Bankrobber (formerly Fear and Greed Daytrader) is a huge proponent of visualization and has numerous posts about it as well as guided visualization recordings on his blog if you haven't already found them.


Flowtastical said...

Attitude Trader,

If you don't have an ideal scenario then take one trade that you made at any point in your career. If it was more recent then it would be more helpful. The purpose of this is you already have the ability to make great trades. This is the case even for those who are not profitable and it takes them 3 or 4 trades to make one profitable one. Since you are taking an example of a time you made a profitable trade, constantly visualizing yourself taking that particular setup and reinforcing the idea that you are capable of great trades is going to maximize your strengths.

If you don't know how to visualize then google traderfeed and visualization. Make sure you visualizations are detailed meaning you're visualizing how your mouse feels, how you're sitting, what color pants you're wearing when you're trading well etc.

Training yourself in this method constantly will make you improve upon your method and eventually all you do is make good trades.

The point is that most traders, profitable or not, can't understand that they already know how to trade. They just keep focusing on the negative aspects rather than pointing out what they do well and keep on doing it. Even with a 30% winrate you can visualize the 3 out of 10 trades you did well.

El Toro,

Same idea for you. Except take screenshots of trades you made that were good. Then paste it on your wall and stare at it often. Ideally you blog privately or publicly about it. Also try the exercise I mentioned and give me feedback.

Tomross58 said...

Great comments and ideas from everyone. I forget how I found Attitude Traders blog but that was the one that led me to Trader X's blog and Bankrobbers blog and as he stated there is some great visulation ideas in Bankrobbers blog.Thanks to Attitude trader for that.
I struggle with the same as most and over trade or just dont wait for the best of the best set-ups. It seems so crystal clear at the end of the day when going over the days charts that I didnt have "all the ducks in a row" before I took a position.
I havent learned the art of finding gappers and being able to follow a couple or three at a time to find one that unfolds with a good set-up. My platform allows me the use of fibs with extensions but I have to manually plot them. I find that many times I think something else is better and switch back and forth too much. I like the 5 minute and 15 minute charts and perhaps need to focus on just one time frame. I can say that one thing that has helped me is no CNBC on when trading and also no looking at e-mails or phone calls during trading,,,,,I need to focus. Thanks to all for ideas and comments.


Attitude Trader said...

@ Flow

Thanks for the kick in the butt.

Your comment, "The point is that most traders, profitable or not, can't understand that they already know how to trade. They just keep focusing on the negative aspects rather than pointing out what they do well and keep on doing it," is an empowering perspective - I like it.

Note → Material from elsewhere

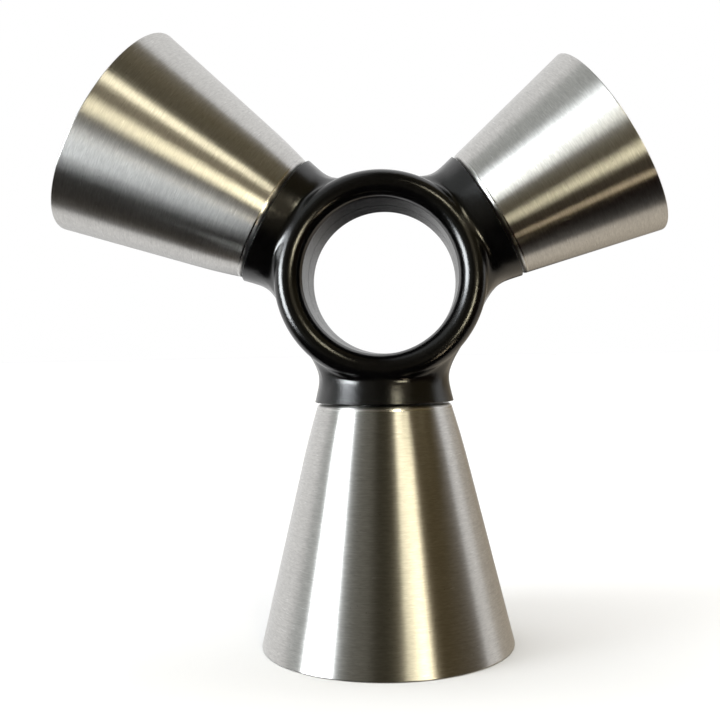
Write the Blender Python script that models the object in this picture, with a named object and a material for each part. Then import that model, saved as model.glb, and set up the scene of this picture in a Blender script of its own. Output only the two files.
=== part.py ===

Also, if you haven't already seen it, here's a short video that I think you'll find very interesting.


Flowtastical said...


Nice link. Really interesting if you replace the word playing with trading!

It's amazing how nobody believes the secret to success is looking in the mirror. If people actually did these exercises hardcore their numbers would go insane. Mine did; I just had my best days and week ever and I'm spending this Sunday visualizing how I could have traded with larger size.